Graph Partitioning
Commonly used in Data Analysis / Networking
Graph partitioning is the process of dividing a graph into multiple smaller components or subgraphs, aiming to balance the number of vertices or edges in each component while minimizing the number of edges that are cut or cross between these components. This technique is essential in optimizing various computational and network tasks.
How It Works
Graph partitioning involves analyzing the structure of a graph, which consists of vertices (nodes) connected by edges (links). The goal is to split the graph into parts such that each part contains roughly the same number of vertices or edges, maintaining balance. At the same time, the partitioning algorithm strives to minimize the number of edges that connect vertices in different parts, known as cut edges. Various algorithms and heuristics, such as spectral methods, multilevel approaches, or greedy algorithms, are used to find an optimal or near-optimal partitioning. The process often involves iterative refinement to improve the quality of the partitioning based on specific criteria like cut size or balance constraints.
Common Use Cases
- Dividing large computational tasks across multiple processors in parallel computing systems.

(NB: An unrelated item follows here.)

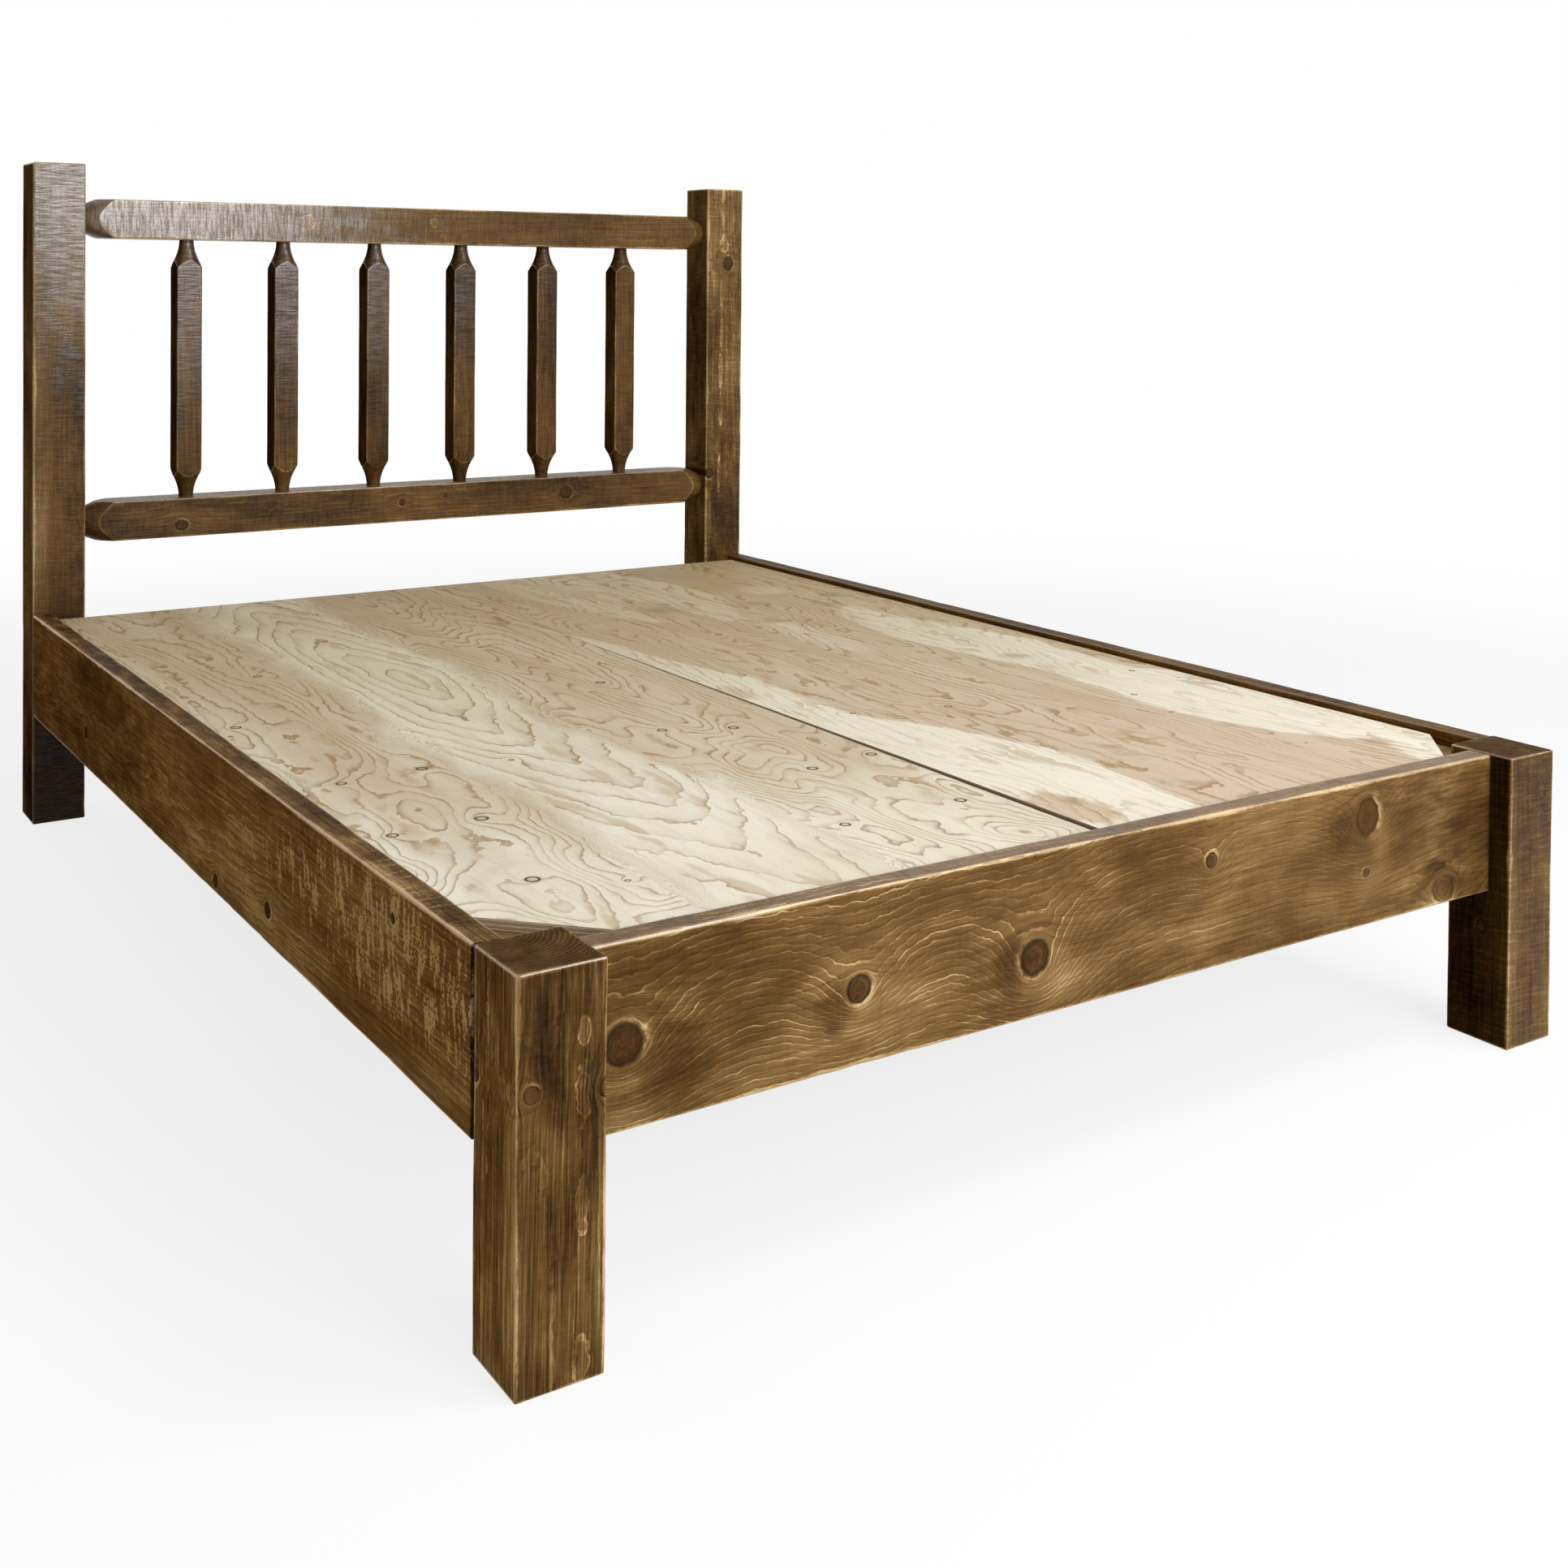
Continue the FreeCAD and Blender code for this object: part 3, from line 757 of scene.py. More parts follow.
def ply_edge(point, z):
    """The plies on a panel's edge: every second one shows its end grain, with a dark line of glue between."""
    low, high = (corner.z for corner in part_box("deck_panel_left"))
    ply = (z - low) / (high - low) * bpy.context.scene.bed_deck.ply_count + grainy(point, 40.0, 2.0) * 0.3
    glue = slope(abs(fraction(ply) - 0.5), 0.38, 0.48)
    torn = grainy(point * (90.0, 90.0, 900.0), 1.0, 3.0, 0.65)
    edge = mixed(whole(ply) % 2.0, rgba((0.46, 0.36, 0.24)), rgba((0.30, 0.21, 0.125)))
    edge = mixed(slope(torn, 0.5, 0.75) * 0.6, edge, rgba((0.14, 0.085, 0.045)))
    return mixed(glue * 0.75, edge, rgba((0.075, 0.04, 0.02)))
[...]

- Optimizing network design by reducing communication between different parts of a network.
- Partitioning data for distributed databases to improve query efficiency and load balancing.
- Clustering related data points in machine learning applications.
- Segmenting large graphs in social network analysis for community detection.
Why It Matters
Graph partitioning is vital for improving efficiency and scalability in many IT and computing environments. By effectively dividing complex networks or datasets, it enables faster processing, reduces communication overhead, and enhances resource utilization. For IT professionals working in areas such as parallel processing, network design, or data management, understanding graph partitioning is key to optimizing system performance. It also plays a significant role in preparing for certifications that test knowledge of algorithms, data structures, and system design, making it a fundamental concept in the toolkit of modern IT specialists.